Reprimir el recuerdo
NO ES FÁCIL haber sido nazi y reconocerlo. En la carta que Theodor Adorno escribió a Thomas Mann al regresar a Alemania en 1949 le mostró su sorpresa por no haber "encontrado a ningún nazi fuera de unos cuantos canallas de vieja cepa con aire de patéticas marionetas"; y no se lo decía "sólo en el sentido irónico de que ninguno confiesa haberlo sido, sino en el mucho más siniestro de que todos creen que no lo fueron; reprimen completamente el recuerdo". Günter Grass se alistó voluntariamente en las Juventudes Hitlerianas y luego en la Waffen-SS: si Adorno se lo hubiera encontrado durante su viaje, no hubiera podido reconocer en él a un antiguo nazi.
En su carta a Mann, Adorno apunta al centro del problema moral que el mismo Grass ha sacado a luz sin atreverse a mirarlo de frente: reprimir el recuerdo es creer no haber sido lo que se fue y, en consecuencia, hablar como si nunca se hubiera sido. Le ocurrió lo que a muchos de los que ingresaron en el partido nazi impulsados por la voluntad de poner su vida al servicio de una causa sublime, compartida por miles de camaradas. Luego, cuando las cosas no salieron como se habían imaginado y tuvieron que rendirse a la evidencia de la muerte y devastación que ellos mismos habían provocado, no les fue posible reconocer que habían sido parte activa de ese horror.
En España conocemos bien cómo ha funcionado este mecanismo de la memoria entre un grupo de intelectuales, diez o quince años mayores que Grass, y que conservaron un ideal, y un culto, vagamente joseantoniano, hasta una década después de la derrota del nazismo. No importa ahora sus nombres; importa únicamente que estos intelectuales, cuando fracasaron en sus proyectos de construcción del Nuevo Estado y se quitaron la camisa azul, elaboraron para explicar su pasado unas metáforas dirigidas a transmitir la idea de que no se habían contaminado con la miseria circundante: habían vivido, dijeron, en un exilio interior, en un gueto al revés. En realidad, ni exilio, ni gueto; habían sido fascistas, pero su memoria les decía que no como los demás: no se habían corrompido, no habían matado; el impulso que les había llevado a convertir su vida en servicio militante había sido limpio, noble, generoso.

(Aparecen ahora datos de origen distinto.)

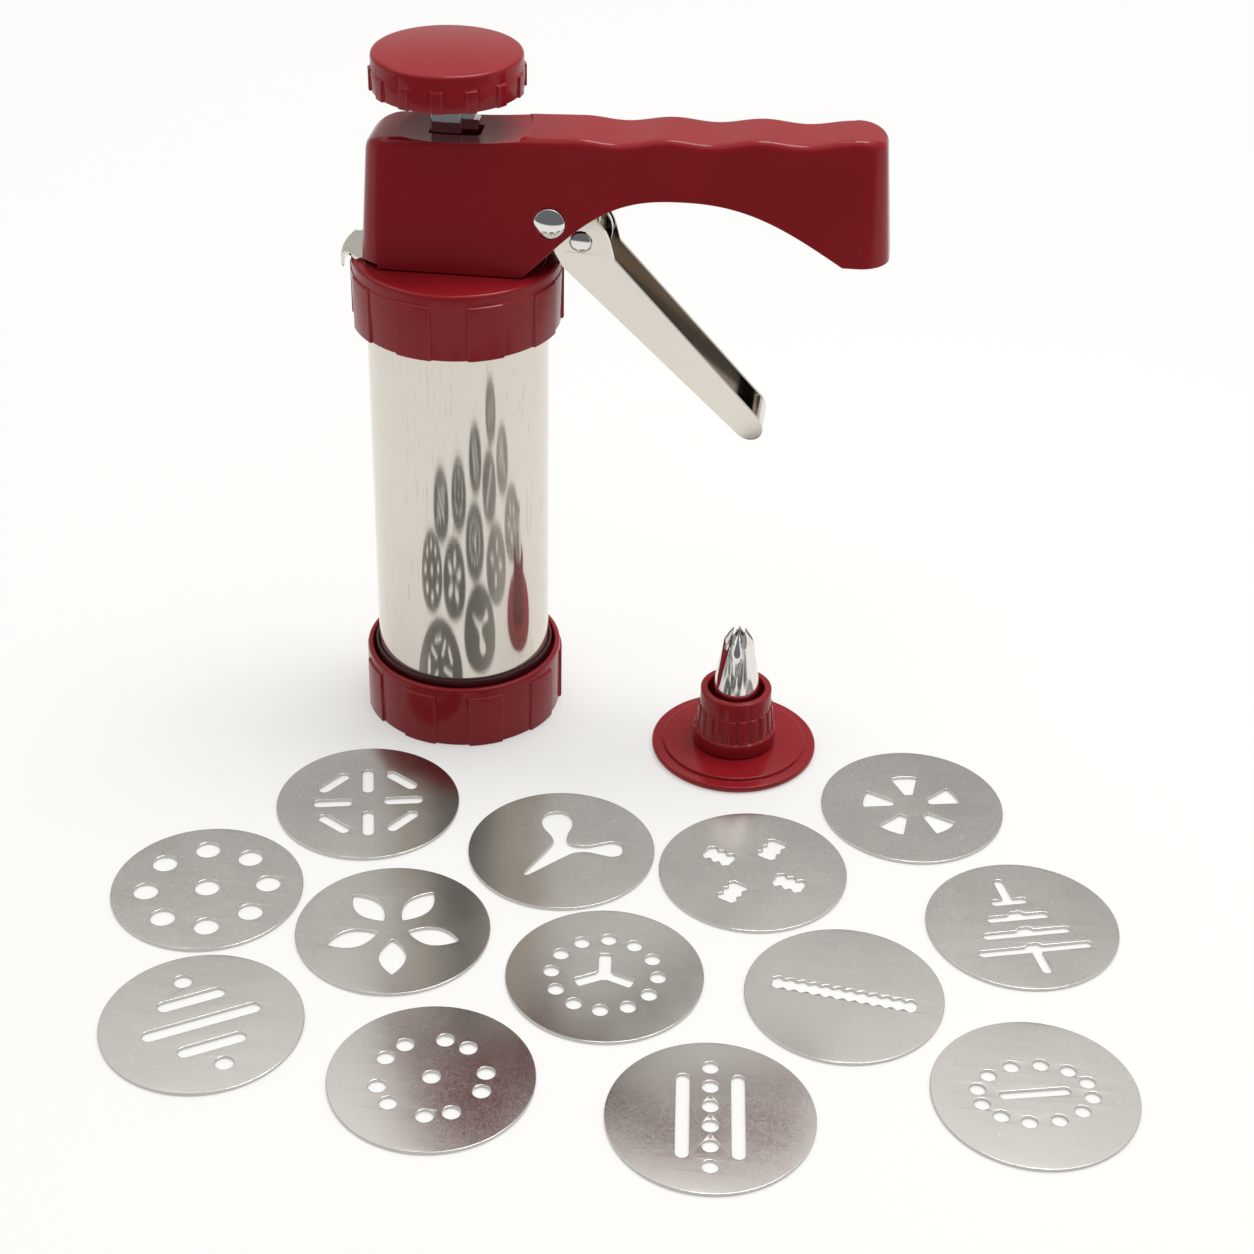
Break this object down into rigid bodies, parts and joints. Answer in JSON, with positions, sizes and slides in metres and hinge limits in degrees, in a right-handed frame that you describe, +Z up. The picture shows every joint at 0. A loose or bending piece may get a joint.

Esta mirada complaciente al propio pasado explica que algunos de ellos hayan podido erigirse luego en conciencia moral de su país o de su Estado. Vigilantes de los vigilantes, moralistas de nuestro tiempo, conciencias morales de la sociedad: así gustaban de aparecer en público. ¿Y cómo se puede ser vigilante de los que vigilan, conciencia moral de la multitud, si uno mismo ha errado en ocasión decisiva tan funestamente el camino? Pues rechazando, difuminando, el recuerdo de lo que se fue hasta llegar a creer que nunca se ha sido aquello que, sin embargo, los textos y las fotos atestiguan; sólo así puede alguien aspirar a ser conciencia moral de una sociedad o permitir, sin sonrojarse, que los demás se lo digan.
Pero si hubieran pasado la prueba a que se someten los alcohólicos, que sí saben que lo son, se habría transformado radicalmente su discurso moral. Si alguien es capaz de decir en público "soy Fulano de Tal y fui nazi", todo lo que diga después tendrá otro contenido y un tono menos alzado. No podrá abrir la boca para clamar: "Vengo a fustigar la mentira que ensucia a nuestra sociedad". Por el contrario, si después de decir su nombre afirma plenamente lo que fue, sólo podrá añadir, si le quedara ánimo para ello, en voz más bien baja: "Y vengo a reflexionar con vosotros sobre esto que nos ha pasado. No sobre lo que le ha pasado a Alemania, a nuestros mayores, a los demás, sino sobre lo que nos ha pasado a los que estamos aquí, sobre lo que nos ha pasado a nosotros, sobre lo que me ha pasado a mí".
Éste es el ejercicio al que tendrían que someterse todos los que, con ese pasado, se han erigido en moralistas de su tiempo; si lo hicieran, si todavía Grass lo hiciera en alguna ocasión, sin añadir que no se había enterado, que no cometió ningún crimen de guerra, sino limpiamente "soy Günter Grass y fui nazi", su discurso alcanzaría la densidad moral propia de quienes son capaces de enfrentarse con su pasado, no para encaramarse a la hornacina, sino como una exigencia para reflexionar con los demás sobre la fascinación -no importa si limpia, noble, generosa- que un día ejerció sobre sus personas aquella forma de mal radical que fue el nazismo.